**Required task:** Reproduce exactly the lines from the one containing "What build123d script" through the one containing "FLANGE = 15.0", both included, and nothing else.

**Dataset entries:**
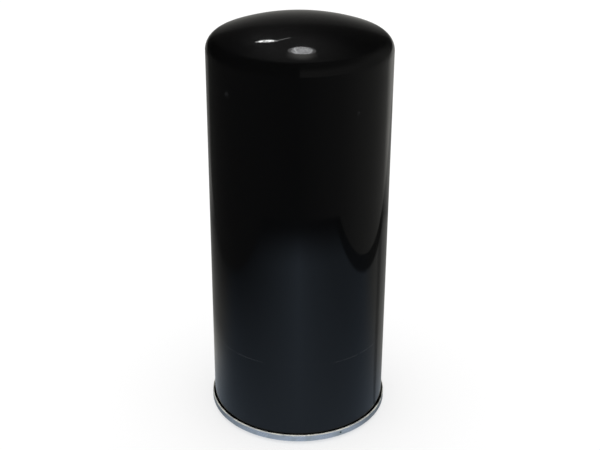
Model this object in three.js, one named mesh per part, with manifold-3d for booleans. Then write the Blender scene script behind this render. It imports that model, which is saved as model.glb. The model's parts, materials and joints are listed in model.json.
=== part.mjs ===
...
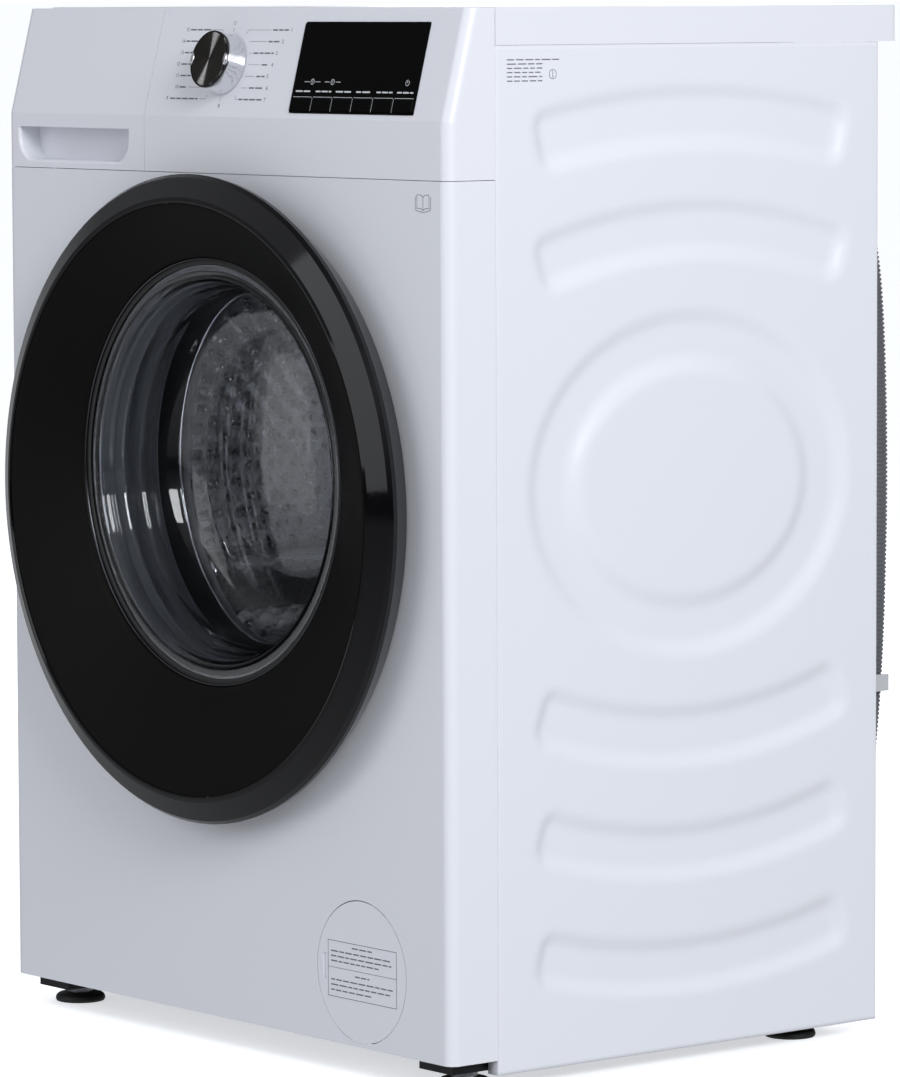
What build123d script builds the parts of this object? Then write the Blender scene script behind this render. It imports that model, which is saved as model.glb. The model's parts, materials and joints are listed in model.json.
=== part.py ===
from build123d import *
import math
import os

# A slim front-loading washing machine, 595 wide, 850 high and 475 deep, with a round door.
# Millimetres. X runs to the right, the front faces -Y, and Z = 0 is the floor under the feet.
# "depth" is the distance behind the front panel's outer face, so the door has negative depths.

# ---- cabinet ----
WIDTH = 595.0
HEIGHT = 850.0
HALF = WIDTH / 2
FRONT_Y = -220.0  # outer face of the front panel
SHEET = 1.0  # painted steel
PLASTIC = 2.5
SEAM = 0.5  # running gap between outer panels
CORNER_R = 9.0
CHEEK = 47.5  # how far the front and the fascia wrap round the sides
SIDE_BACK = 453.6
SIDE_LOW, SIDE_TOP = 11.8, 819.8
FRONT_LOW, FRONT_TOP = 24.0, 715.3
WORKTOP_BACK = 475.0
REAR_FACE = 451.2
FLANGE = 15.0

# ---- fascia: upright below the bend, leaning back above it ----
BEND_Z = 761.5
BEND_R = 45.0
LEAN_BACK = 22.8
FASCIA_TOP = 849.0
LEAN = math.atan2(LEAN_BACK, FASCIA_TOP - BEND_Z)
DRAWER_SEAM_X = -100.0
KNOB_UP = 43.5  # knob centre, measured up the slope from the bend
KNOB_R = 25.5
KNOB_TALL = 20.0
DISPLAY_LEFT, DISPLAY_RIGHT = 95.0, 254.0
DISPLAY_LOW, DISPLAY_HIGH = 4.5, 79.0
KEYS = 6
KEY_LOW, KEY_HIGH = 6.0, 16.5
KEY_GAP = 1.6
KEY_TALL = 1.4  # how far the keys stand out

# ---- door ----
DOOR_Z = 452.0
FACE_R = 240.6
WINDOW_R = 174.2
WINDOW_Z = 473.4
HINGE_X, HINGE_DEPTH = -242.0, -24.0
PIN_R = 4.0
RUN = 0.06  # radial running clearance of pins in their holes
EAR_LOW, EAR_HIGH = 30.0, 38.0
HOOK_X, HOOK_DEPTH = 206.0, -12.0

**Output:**
What build123d script builds the parts of this object? Then write the Blender scene script behind this render. It imports that model, which is saved as model.glb. The model's parts, materials and joints are listed in model.json.
=== part.py ===
from build123d import *
import math
import os

# A slim front-loading washing machine, 595 wide, 850 high and 475 deep, with a round door.
# Millimetres. X runs to the right, the front faces -Y, and Z = 0 is the floor under the feet.
# "depth" is the distance behind the front panel's outer face, so the door has negative depths.

# ---- cabinet ----
WIDTH = 595.0
HEIGHT = 850.0
HALF = WIDTH / 2
FRONT_Y = -220.0  # outer face of the front panel
SHEET = 1.0  # painted steel
PLASTIC = 2.5
SEAM = 0.5  # running gap between outer panels
CORNER_R = 9.0
CHEEK = 47.5  # how far the front and the fascia wrap round the sides
SIDE_BACK = 453.6
SIDE_LOW, SIDE_TOP = 11.8, 819.8
FRONT_LOW, FRONT_TOP = 24.0, 715.3
WORKTOP_BACK = 475.0
REAR_FACE = 451.2
FLANGE = 15.0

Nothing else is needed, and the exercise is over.